UT Body Project aims to build self-confidence

Brooke Ontiveros

By writing positive letters to themselves and role-playing possible scenarios, campus mental health care providers hope to help female students improve their own body images through a
University program.

The Longhorn Wellness Center and Counseling and Mental Health Center will host the Body Project to help students resist cultural pressures to conform to beauty standards, according to the CMHC website. The program consists of two small groups of female students who participate in discussion sessions with a peer educator.

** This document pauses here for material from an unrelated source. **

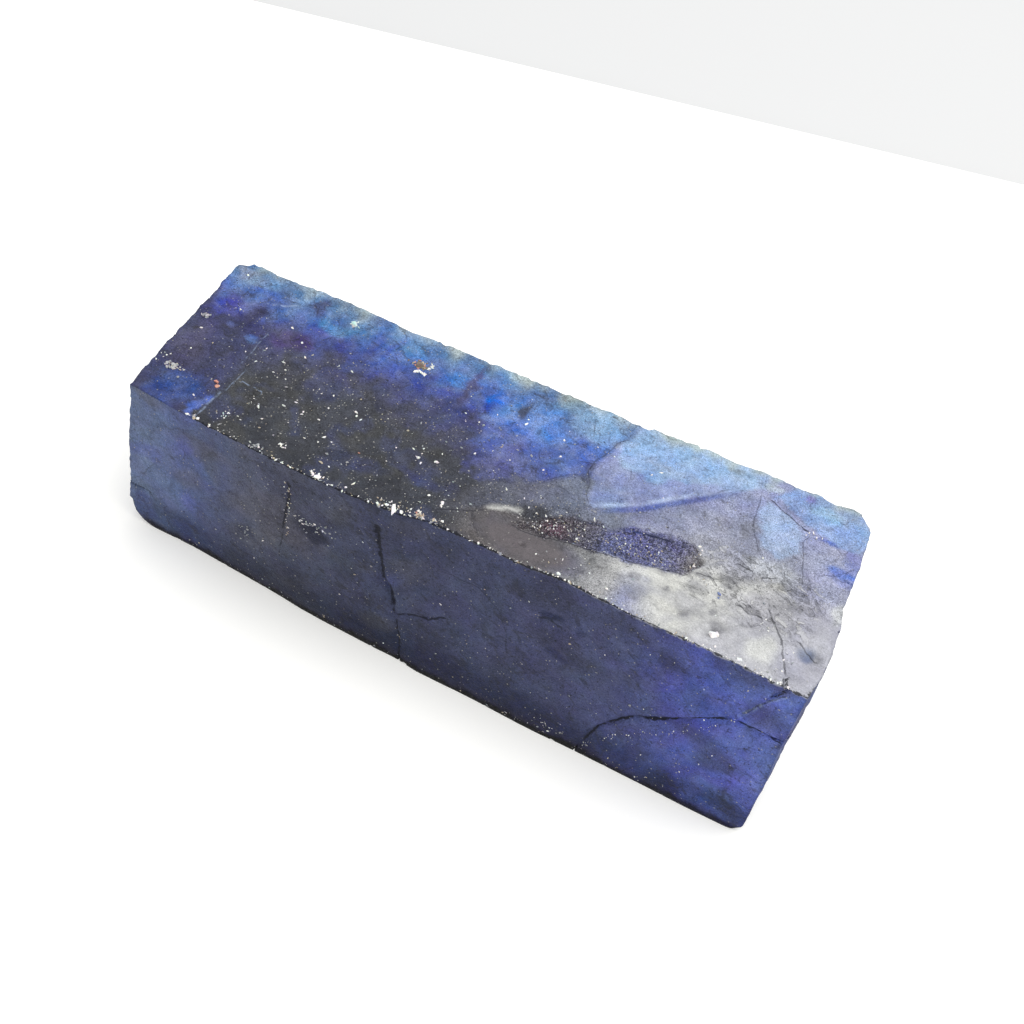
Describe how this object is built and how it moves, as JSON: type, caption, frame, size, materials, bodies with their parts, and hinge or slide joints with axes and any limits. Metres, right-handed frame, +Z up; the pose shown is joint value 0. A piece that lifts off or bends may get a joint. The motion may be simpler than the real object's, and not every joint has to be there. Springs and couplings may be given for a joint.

The two groups will meet four times throughout the semester starting Oct. 30 and 31, and this is the second semester the University has participated in the program, according to the CMHC website.

Students write a letter to their younger selves and participate in role-playing scenarios to learn how to respond to body-shaming comments, said Kelsey Lammy, mental health promotion coordinator for the Counseling and Mental Health Center. 

“Writing a letter to a younger self … shows a lot of self-compassion, which is the notion of treating yourself like you would treat a best friend or a loved one,” Lammy said. “Writing a letter to a younger self helps you nurture that younger you.”


Business freshman Juliana Estrada-Arias said she is thinking about participating and said she would tell her younger self to stop comparing herself to other people she sees on social media. 

“When you’re writing a letter to your younger self, it is with positivity, and it can then help translate that positivity into the present,” Estrada-Arias said.

Lammy said being able to practice positive conversations in a safe place can make it easier to bring positivity into everyday conversations. She said the Body Project aims to create a culture of care on campus.

“Even one person matters,” government freshman Ben Romero said. “It is like an infection of happiness. If your words can make even one person look in the mirror and feel beautiful, eventually, it’ll reach more and more people just by one person.”

Romero said he struggled with body weight issues, and role-playing would help others struggling with similar image issues improve their self-confidence. 

“(Role-playing) makes people be able to have supportive, uplifting-like comments,” Romero said. “Oftentimes, someone’s like ‘Oh, I look so bad in the skirt today.’ And sometimes, I don’t know what to say to them. So, it’s a really good practice for promoting body positivity.”